About 15 public meetings have been held in Roswell since 2018 on aspects of the Ga. 400 Express Lanes project, but neighbors such as Marisa Pereira complained that some meetings didn’t initially identify Grimes Bridge Road.
Pereira said July, when the budget would be passed, is too long to wait to address the degree to which Grimes Bridge Road access lanes will affect neighborhood traffic.
“We’ve been burned so many times,” Pereira said. “There is money in this year’s budget to get the ball rolling. What we are hoping is if we get started in 2021 then when 2022 comes, the ball is already rolling. That is our goal.”
Roswell Transportation Director Mohammad Rauf said during an October City Council meeting that the best approach to the new access lanes was to wait and see what infrastructure problems arise when they are built. He and Henry now say traffic studies and steps, such as speeding and traffic control measures, pedestrian crossings and more, would likely happen before construction of the access lanes.
The access lanes would allow motorists to travel to streets on the east and west side of Ga. 400, which Rauf says would help prevent a concentration of traffic on any one of them. The access lanes would allow motorists driving south to get on Ga. 400 using one lane, or to leave the highway by two lanes if traveling north.
GDOT will build the Grimes Bridge Road access lanes under the intergovernmental agreement. And Roswell agreed to pay $2.5 million for aesthetics there and at a new Holcomb Bridge Road interchange that GDOT plans to construct. Roswell will contribute $15 million toward the Holcomb Bridge Road project and GDOT will spend $35 million.
Three City Council members, Christine Hall, Marcelo Zapata and Mike Palermo told the AJC they wanted the city to come up with solutions for potential Grimes Bridge Road traffic problems with funds that are going to bonuses for city employees earning over $100,000 per year.
“We have to come up with mitigation options. We need to have a more proactive approach,” said Zapata, who voted against the intergovernmental agreement in October.
Grimes Bridge Road is a narrow corridor weaving west from Dogwood Road near Ga. 400 to Holcomb Bridge Road. Neighbors say the access lanes will result in more motorists using the road as a cut-through to downtown Roswell.

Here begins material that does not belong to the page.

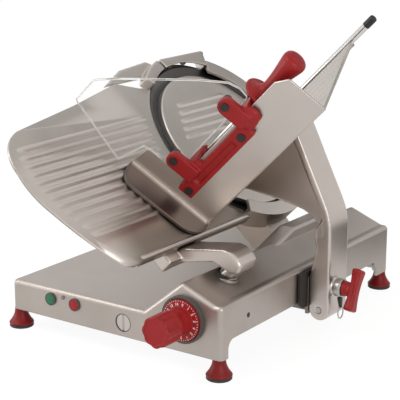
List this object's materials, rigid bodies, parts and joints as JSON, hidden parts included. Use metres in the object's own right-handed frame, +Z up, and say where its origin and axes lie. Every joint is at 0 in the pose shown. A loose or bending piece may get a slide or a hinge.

Resident Jessica Bowman said she’s troubled that northbound motorists will have limited options to exit the Ga. 400 Express Lanes and will use Grimes Bridge Road. For example, motorists heading to the North Point Mall area in the express lanes would have to exit them before Northridge or Haynes Bridge Roads. They wouldn’t be able to move into the general purpose lanes to get off at Mansell Road.
Three schools along Grimes Bridge Road already bring a backup of traffic in the mornings and afternoons as parents pick up and drop off their children, residents said.
“The frustration has been how this came about,” resident Loran Cowen said. ”We are not a bunch of residents complaining about it because it’s in our backyard.”
Cowen said she had been following GDOT and Roswell DOT information on the Ga. 400 Express Lanes project and the new Holcomb Bridge Road interchange for at least a year before she understood that references to access lanes “south of Holcomb Bridge Road” meant her neighborhood would be affected.
Cowen, Pereira and more community members have coordinated their efforts in raising objections to the Grimes Bridge Road access lanes. The neighbors routinely make consecutive public comments during City Council meetings on the issue. Several have had meetings with Henry. And they turned to state Sen. John Albers, who told the AJC he’s hosted or attended meetings that included homeowner associations groups and city and GDOT officials.
“I have requested we look at all options as well as answer all the important questions the HOAs have brought forward,” Albers said via email.
Zapata, Hall and Palermo said they support a public forum in which residents can ask questions about the access lanes and have them answered by GDOT and Roswell DOT officials.
“I think the city can and should do a better job in communicating with residents,” Hall said. “It’s just such a big group of people taken aback (by the new access lanes), that means there’s something wrong.”